WRITTEN REQUEST: From the listing below, copy only the lines running from the line that contains "What bpy script" to the line that contains "MARBLE_TOP = 0.050", both included.
------ ENTRIES
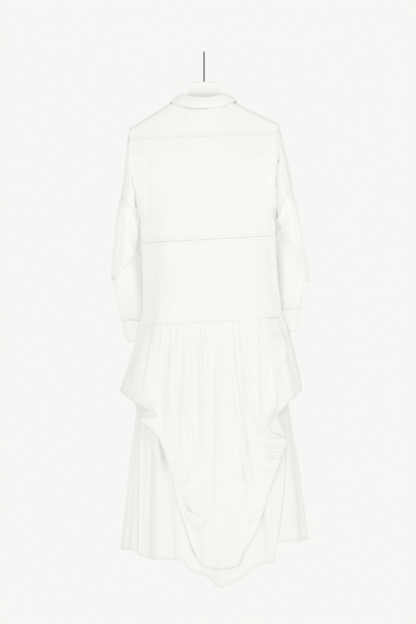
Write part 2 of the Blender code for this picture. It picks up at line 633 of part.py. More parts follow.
------------
------ ENTRIES
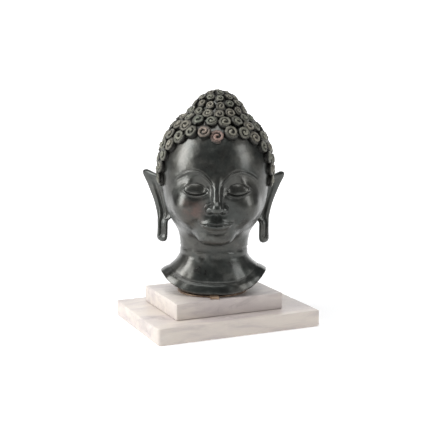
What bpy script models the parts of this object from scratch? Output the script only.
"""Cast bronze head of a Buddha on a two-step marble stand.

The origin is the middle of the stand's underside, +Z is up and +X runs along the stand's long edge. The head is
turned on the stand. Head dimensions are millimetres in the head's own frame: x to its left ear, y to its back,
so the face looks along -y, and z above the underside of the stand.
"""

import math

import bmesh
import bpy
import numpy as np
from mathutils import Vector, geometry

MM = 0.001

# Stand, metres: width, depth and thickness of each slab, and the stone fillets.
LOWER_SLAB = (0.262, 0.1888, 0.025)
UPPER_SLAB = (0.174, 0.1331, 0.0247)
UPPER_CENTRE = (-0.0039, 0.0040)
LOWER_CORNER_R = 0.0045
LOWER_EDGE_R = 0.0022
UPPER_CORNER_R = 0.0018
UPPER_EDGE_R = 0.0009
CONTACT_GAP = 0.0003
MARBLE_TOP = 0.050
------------
TASK RESPONSE:
What bpy script models the parts of this object from scratch? Output the script only.
"""Cast bronze head of a Buddha on a two-step marble stand.

The origin is the middle of the stand's underside, +Z is up and +X runs along the stand's long edge. The head is
turned on the stand. Head dimensions are millimetres in the head's own frame: x to its left ear, y to its back,
so the face looks along -y, and z above the underside of the stand.
"""

import math

import bmesh
import bpy
import numpy as np
from mathutils import Vector, geometry

MM = 0.001

# Stand, metres: width, depth and thickness of each slab, and the stone fillets.
LOWER_SLAB = (0.262, 0.1888, 0.025)
UPPER_SLAB = (0.174, 0.1331, 0.0247)
UPPER_CENTRE = (-0.0039, 0.0040)
LOWER_CORNER_R = 0.0045
LOWER_EDGE_R = 0.0022
UPPER_CORNER_R = 0.0018
UPPER_EDGE_R = 0.0009
CONTACT_GAP = 0.0003
MARBLE_TOP = 0.050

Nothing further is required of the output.